The reason is the argument in favor of “getting the word out at all cost” has been proven false over and over for generations. George Lincoln Rockwell got the word out by dressing up as Hitler. David Duke was the preppy Klansman and got a whirl on the big stage in the 1980’s. Most recently, the alt-right was front page news for a while and nothing came of it. No minds were changed. It was just another version of the white Sambo act for the benefit of the people in charge.
Like the narrator in the novel, the only way forward is to step outside the moral framework and create a new and independent identity. In the political context, this means a stand alone argument in favor of some alternative future. There is the list of complaints about the current system, every cause has a bill of indictment, but it is followed by a plausible alternative. There is a vision of a future independent of the current moral framework, not just opposed to it.
Blacks in the middle of the last century were faced with a choice. They could find a way to live within the system or find a way to live outside the system. The choice was the former, which has often required a sublimation to the same sorts of stereotypes that allegedly motivated the civil rights movement. Agreeing to be one of the forty-two black people living in the white nationalist enclave of Brattleboro Vermont is no different than selling those paper Sambo dolls on the street corner.

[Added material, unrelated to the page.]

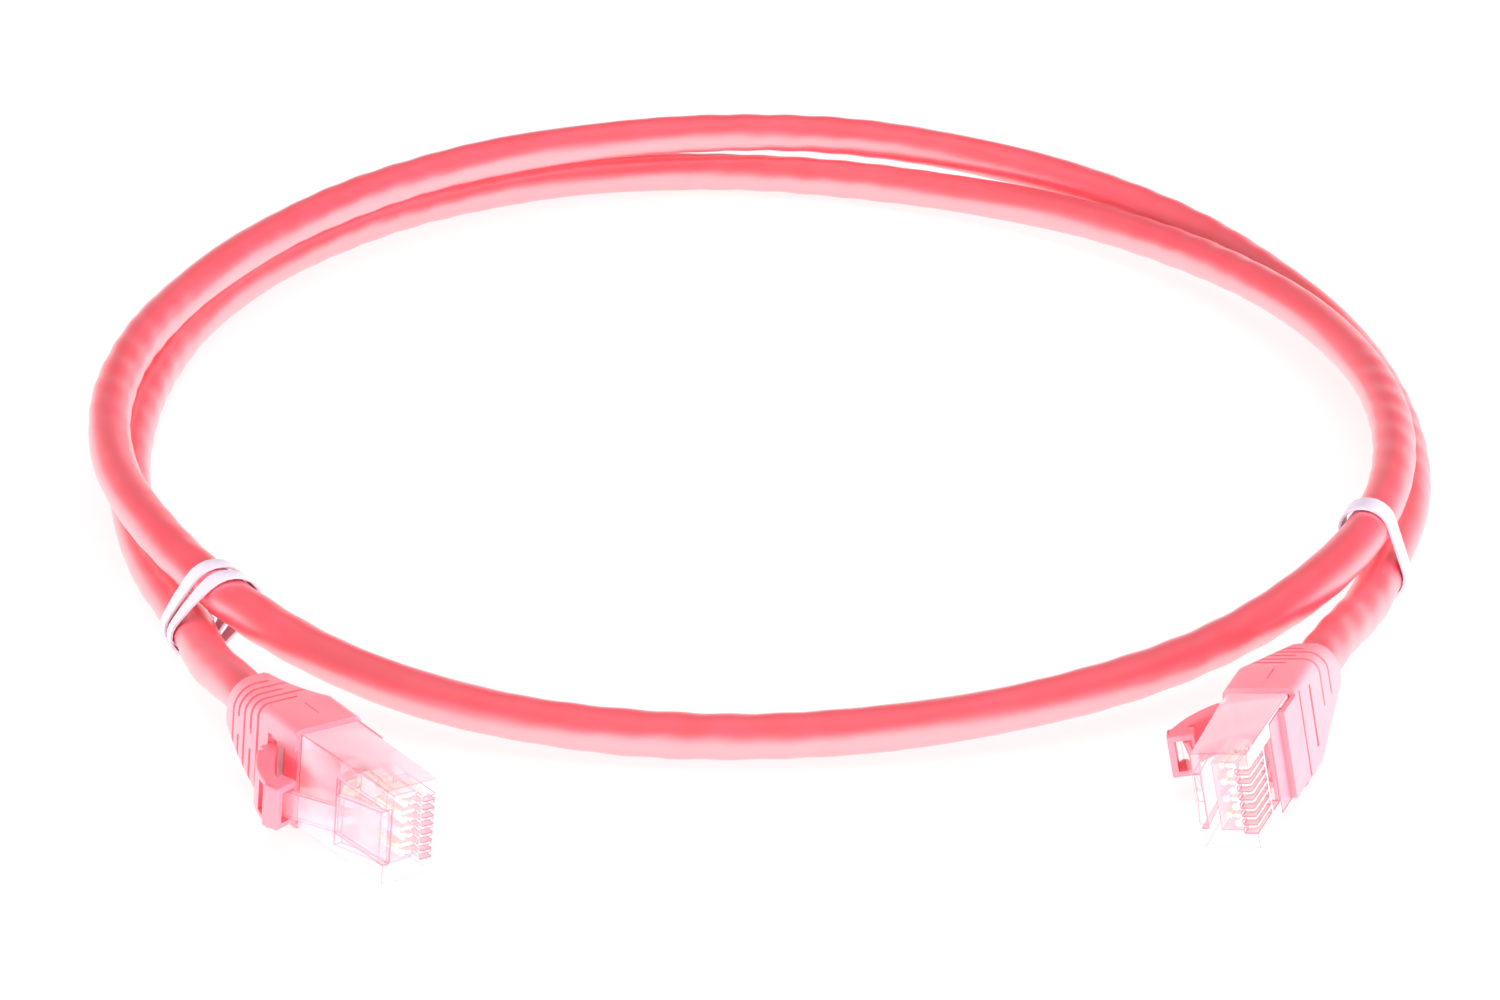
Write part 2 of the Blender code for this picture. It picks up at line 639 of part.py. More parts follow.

In this age, white people are faced with a similar dilemma. One can simply play the role of suburban peasant until that is no longer permitted. One can play the white Sambo role pretending it is something other than theater. Alternatively, one can seek to live outside the world of racial coercion, looking to a world free of racial coercion. That is a genuinely break from the past and present. It leaves the Sambos and the enablers to the dustbin of history.